[jira] [Comment Edited] (HADOOP-13336) S3A to support per-bucket configuration

Steve Loughran (JIRA) Wed, 14 Dec 2016 02:12:02 -0800

    [ 
https://issues.apache.org/jira/browse/HADOOP-13336?page=com.atlassian.jira.plugin.system.issuetabpanels:comment-tabpanel&focusedCommentId=15742062#comment-15742062
 ]


Steve Loughran edited comment on HADOOP-13336 at 12/14/16 10:10 AM:
--------------------------------------------------------------------

This also matters for HADOOP-13345, where different buckets will have different 
MD caching policies, including "none", so increasing its priority.

Possibilities —all of which assume falling back to the s3a standard options as 
default. This means: no way to undefine an option.

h3. per-bucket config. 

Lets you define everything for a bucket. 

Examples

* {{s3a://olap2/data/2017}} : s3a URL {{s3a://olap2/data/2017}}, with config 
set {{fs.s3a.bucket.olap2}} in configuration
* {{s3a://landsat}} : s3a URL {{s3a://landsat}}, with config set 
{{fs.s3a.bucket.landsat}} for anonymous credentials and no dynamo



Pro
* Conceptually simple
* easy to get started
* trivial to move between other s3 clients, just change the prefix/redeclare 
the prefix binding

Con
* Expensive/complicated to maintain configurations.
* Need to delve into the configuration file to see what the mappings are. I can 
see this mattering a lot in support calls related to authentication.

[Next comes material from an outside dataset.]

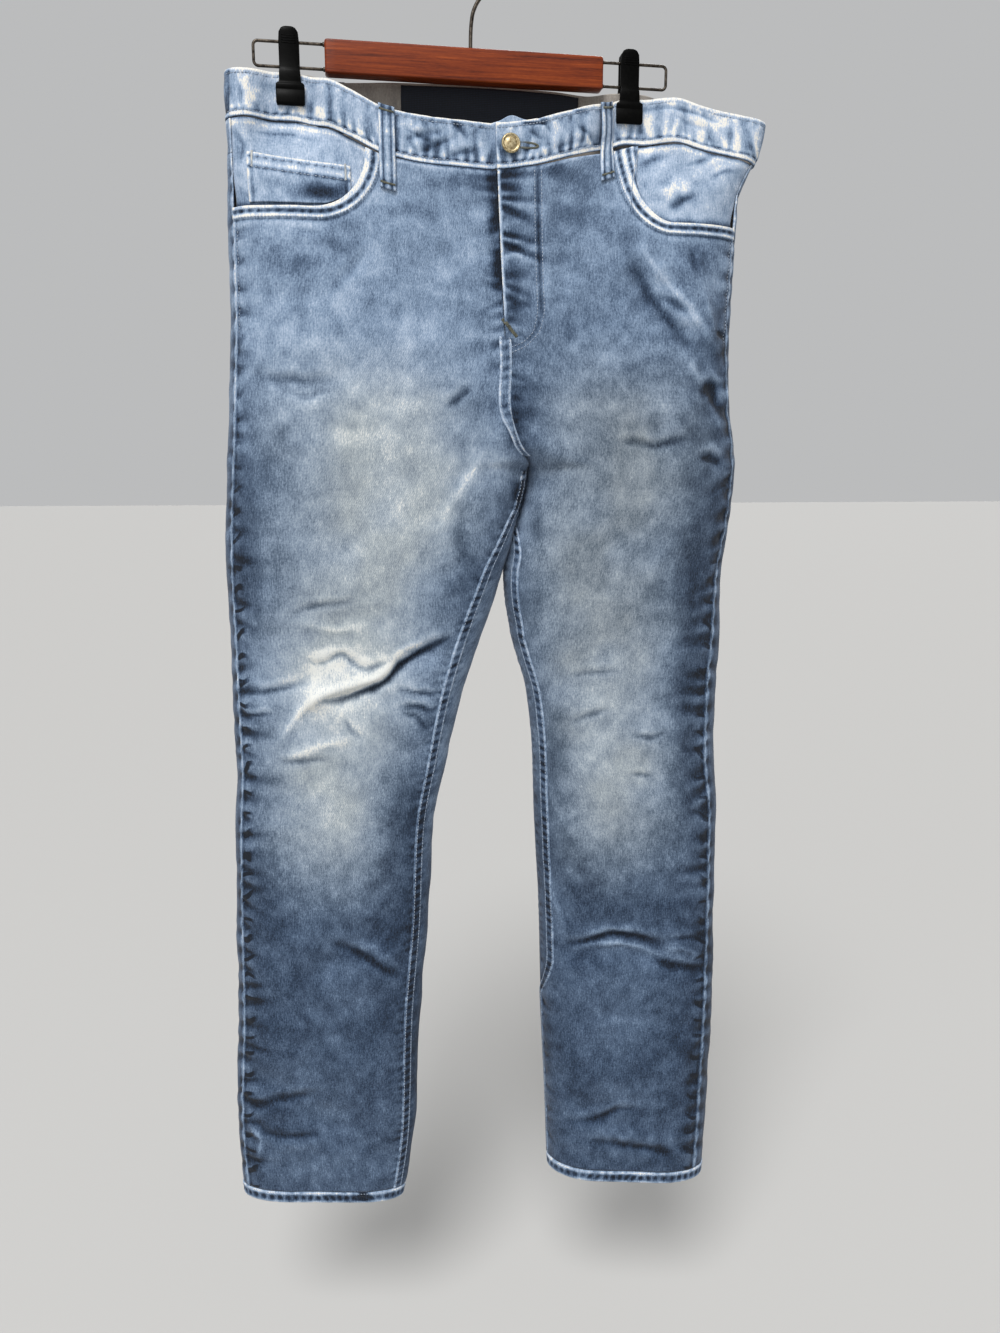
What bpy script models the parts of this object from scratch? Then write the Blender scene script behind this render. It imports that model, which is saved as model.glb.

h3. config via domain name in URL

This is what swift does: you define a domain, with the domain defining 
everything.


* {{s3a://olap2.dynamo/data/2017}} with config sett {{fs.s3a.binding.dynamo}}
* {{s3a://landsat.anon}} with config set {{fs.s3a.binding.anon}} for anonymous 
credentials and no dynamo

Pro:
* shared config across multiple buckets
* easy to see when buckets have different config options without having delve 
into the configuration file to see what the mappings are.
* Matches {{swift://}}
* Similar-ish to {{wasb}}

Con:
* the need to explicitly declare a domain stops you transparently moving a 
bucket to a different set of options, unless you add a way to also bind a 
bucket to a "configuration domain", behind the scenes.
* S3 supports FQDNs already
* not going to be compatible with previous versions, external s3 clients, (e.g. 
EMR)

h3. Config via user:pass property in URL

This is a bit like Azure, where the FQDN defines the binding, and the username 
defines the bucket. Here I'm proposing the ability to define a new user which 
declares the binding info.

Examples

* {{s3a://dynamo@olap2/data/2017}} : s3a URL {{s3a://olap2/data/2017}}, with 
config set {{fs.s3a.binding.dynamo}}
* {{s3a://anon@landsat}} : s3a URL {{s3a://landsat}}, with config set 
{{fs.s3a.binding.anon}} for anonymous credentials.


Pro:
* Better for sharing configuration options across buckets
* consistent model with the AWSID:secret mechanism today
* see at a glance what the configuration set used is, easy to change.
* no complications related to domain naming
* Easy to switch between configuration sets on the command line, without adding 
new properties.

Con:
* needs different URLs if you don't want the default.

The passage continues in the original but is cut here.